-- START OF DATA EXCERPT --

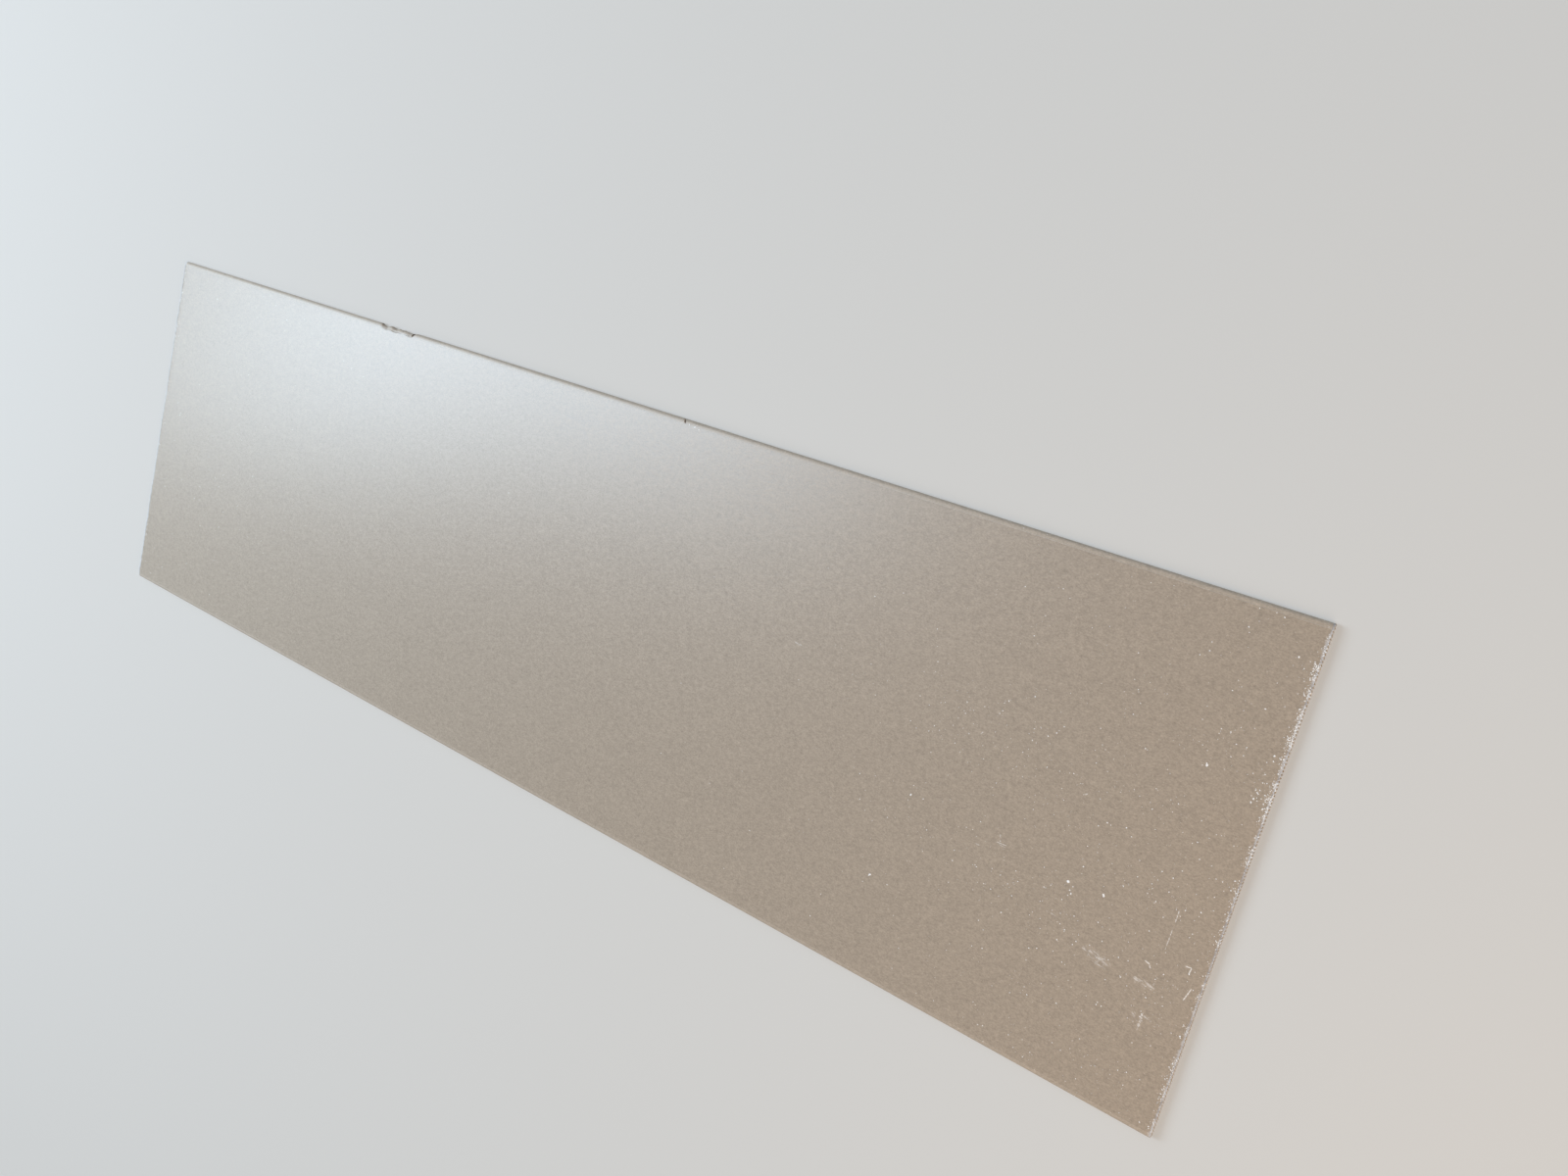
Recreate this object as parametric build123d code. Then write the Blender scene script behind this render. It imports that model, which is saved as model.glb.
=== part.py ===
from build123d import *
import os

# Drywall sheet: one plasterboard panel with round long edges, cut to length by a toothed knife.
# Sizes are in millimetres. The sheet lies flat: +X runs along its length, +Y across its width
# and +Z out of its upper side. The origin is the middle of its underside.
# The upper side is the back of the board. The face paper covers the underside, goes up round
# each long edge and a little way over the back, where the back liner is glued on top of it.

# The sheet as sold
sheet_length = 2000.0
sheet_width = 600.0
sheet_thickness = 9.5

# Long edges: a full half round, then a strip of folded face paper, then the back liner
folded_strip_width = 1.5   # flat part of the strip that the back liner leaves showing
liner_step = 0.4           # height of the back liner above that strip

# Ends, as the toothed knife leaves them
tooth_pitch = 4.0
tooth_depth = 1.2

# How far the block under the toothed outline runs past the faces and long edges, to cut cleanly
cut_overlap = 2.0


def cross_section():
    """The sheet's section across its width: flat underside, half-round edges, raised liner."""
    edge_height = sheet_thickness - liner_step
    edge_radius = edge_height / 2
    flat_y = sheet_width / 2 - edge_radius
    liner_y = flat_y - folded_strip_width
    with BuildSketch(Plane.YZ) as section:
        with BuildLine():
            Line((-flat_y, 0), (flat_y, 0))
            CenterArc((flat_y, edge_radius), edge_radius, start_angle=-90, arc_size=180)
            Polyline(
                (flat_y, edge_height),
                (liner_y, edge_height),
                (liner_y, sheet_thickness),
                (-liner_y, sheet_thickness),
                (-liner_y, edge_height),
                (-flat_y, edge_height))
            CenterArc((-flat_y, edge_radius), edge_radius, start_angle=90, arc_size=180)
        make_face()
    return section.sketch


def toothed_end(side):
    """Points of one cut end, from -Y to +Y, a little past each long edge. side is 1 or -1."""
    tooth_count = max(1, round(sheet_width / tooth_pitch))
    fitted_pitch = sheet_width / tooth_count
    edge_y = sheet_width / 2
    tip_x = sheet_length / 2
    root_x = tip_x - tooth_depth
    points = [(side * root_x, -edge_y - cut_overlap)]
    for tooth in range(tooth_count):
        root_y = tooth * fitted_pitch - edge_y
        points.append((side * root_x, root_y))
        points.append((side * tip_x, root_y + fitted_pitch / 2))
    points.append((side * root_x, edge_y))
    points.append((side * root_x, edge_y + cut_overlap))
    return points


def plan_outline():
    """The cut seen from above: a row of teeth along each end, and clear of the long edges."""
    right_end = toothed_end(1)
    left_end = toothed_end(-1)
    left_end.reverse()
    with BuildSketch(Plane.XY.offset(-cut_overlap)) as outline:
        with BuildLine():
            Polyline(*right_end, *left_end, close=True)
        make_face()
    return outline.sketch


def drywall_sheet():
    """The extruded section, kept where the toothed outline covers it."""
    board = extrude(cross_section(), sheet_length / 2, both=True)
    block = extrude(plan_outline(), sheet_thickness + 2 * cut_overlap)
    return board & block


os.makedirs("parts", exist_ok=True)
sheet = drywall_sheet()
sheet.label = "drywall_sheet"
export_step(sheet, "parts/drywall_sheet.step")
print("drywall_sheet", sheet.bounding_box().size, "volume", round(sheet.volume))
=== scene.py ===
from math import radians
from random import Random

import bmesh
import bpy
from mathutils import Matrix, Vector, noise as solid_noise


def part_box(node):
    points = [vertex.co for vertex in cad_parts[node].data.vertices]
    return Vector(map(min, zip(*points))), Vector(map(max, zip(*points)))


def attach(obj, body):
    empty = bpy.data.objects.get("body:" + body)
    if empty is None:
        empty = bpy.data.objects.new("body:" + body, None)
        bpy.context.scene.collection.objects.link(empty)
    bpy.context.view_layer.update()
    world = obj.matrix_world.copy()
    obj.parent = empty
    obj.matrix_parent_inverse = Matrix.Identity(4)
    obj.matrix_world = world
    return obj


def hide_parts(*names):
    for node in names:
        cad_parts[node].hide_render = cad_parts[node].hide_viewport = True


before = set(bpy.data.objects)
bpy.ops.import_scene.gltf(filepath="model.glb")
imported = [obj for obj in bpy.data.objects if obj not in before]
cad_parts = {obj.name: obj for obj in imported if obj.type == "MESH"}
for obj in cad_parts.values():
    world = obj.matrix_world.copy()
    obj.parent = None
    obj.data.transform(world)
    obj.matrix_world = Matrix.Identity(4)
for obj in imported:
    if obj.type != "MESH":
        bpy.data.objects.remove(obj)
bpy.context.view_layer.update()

# %% [markdown]
# A drywall sheet is a slab of gypsum between two paper liners. It is a plain thing, so its look
# rests on small ones: paper that wraps the long edges, a seam where the back liner laps over it,
# ends chopped by a toothed knife, the white grit that such a cut leaves, and the knocks and rubs
# that a sheet collects on its way to the wall.
# The lesson starts with the sheet's own measures. The outside box comes from the loaded frame,
# and the few sizes that a box can't tell are named here, in metres.

mm = 0.001
low, high = (Vector(corner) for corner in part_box("drywall_sheet"))
sheet_length = high.x - low.x
sheet_width = high.y - low.y
sheet_thickness = high.z - low.z
liner_step = 0.4 * mm
folded_strip_width = 1.5 * mm
tooth_pitch = 4.0 * mm
tooth_depth = 1.2 * mm
edge_radius = (sheet_thickness - liner_step) / 2
flat_half_width = sheet_width / 2 - edge_radius
liner_half_width = flat_half_width - folded_strip_width
loose_height = 0.35 * mm
print(f"sheet {sheet_length:.3f} x {sheet_width:.3f} x {sheet_thickness:.4f} m")
print(f"half-round edge of radius {edge_radius / mm:.2f} mm, liner to {liner_half_width / mm:.2f} mm")

# %% [markdown]
# The camera looks down on the sheet from a little past its right end and its far long edge,
# 1.3 m up, through a wide lens. Its place and its three angles came from the vanishing points
# of the sheet's edges, so the sheet fills the frame here as it does in the photograph.
# A ray through a pixel then tells which point of the upper face that pixel shows. The cells on
# damage and dust use it, so that a mark that was found in the photograph lands where it should.

# %% Camera
photo_width = 1600
photo_height = 1200
focal_length_px = 1203
camera_data = bpy.data.cameras.new("camera")
camera = bpy.data.objects.new("camera", camera_data)
bpy.context.scene.collection.objects.link(camera)
camera_data.sensor_width = 36
camera_data.lens = camera_data.sensor_width * focal_length_px / photo_width
camera.location = (1.103, 0.4247, 1.2987)
camera.rotation_euler = (radians(-2.579), radians(31.152), radians(17.009))
bpy.context.scene.camera = camera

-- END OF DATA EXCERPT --

EXERCISE GOAL: Everything from the line containing "from math import radians" down to the line containing "in imported if" should be retyped exactly, both lines included, and nothing more.

WRITTEN SOLUTION:
from math import radians
from random import Random

import bmesh
import bpy
from mathutils import Matrix, Vector, noise as solid_noise


def part_box(node):
    points = [vertex.co for vertex in cad_parts[node].data.vertices]
    return Vector(map(min, zip(*points))), Vector(map(max, zip(*points)))


def attach(obj, body):
    empty = bpy.data.objects.get("body:" + body)
    if empty is None:
        empty = bpy.data.objects.new("body:" + body, None)
        bpy.context.scene.collection.objects.link(empty)
    bpy.context.view_layer.update()
    world = obj.matrix_world.copy()
    obj.parent = empty
    obj.matrix_parent_inverse = Matrix.Identity(4)
    obj.matrix_world = world
    return obj


def hide_parts(*names):
    for node in names:
        cad_parts[node].hide_render = cad_parts[node].hide_viewport = True


before = set(bpy.data.objects)
bpy.ops.import_scene.gltf(filepath="model.glb")
imported = [obj for obj in bpy.data.objects if obj not in before]
cad_parts = {obj.name: obj for obj in imported if obj.type == "MESH"}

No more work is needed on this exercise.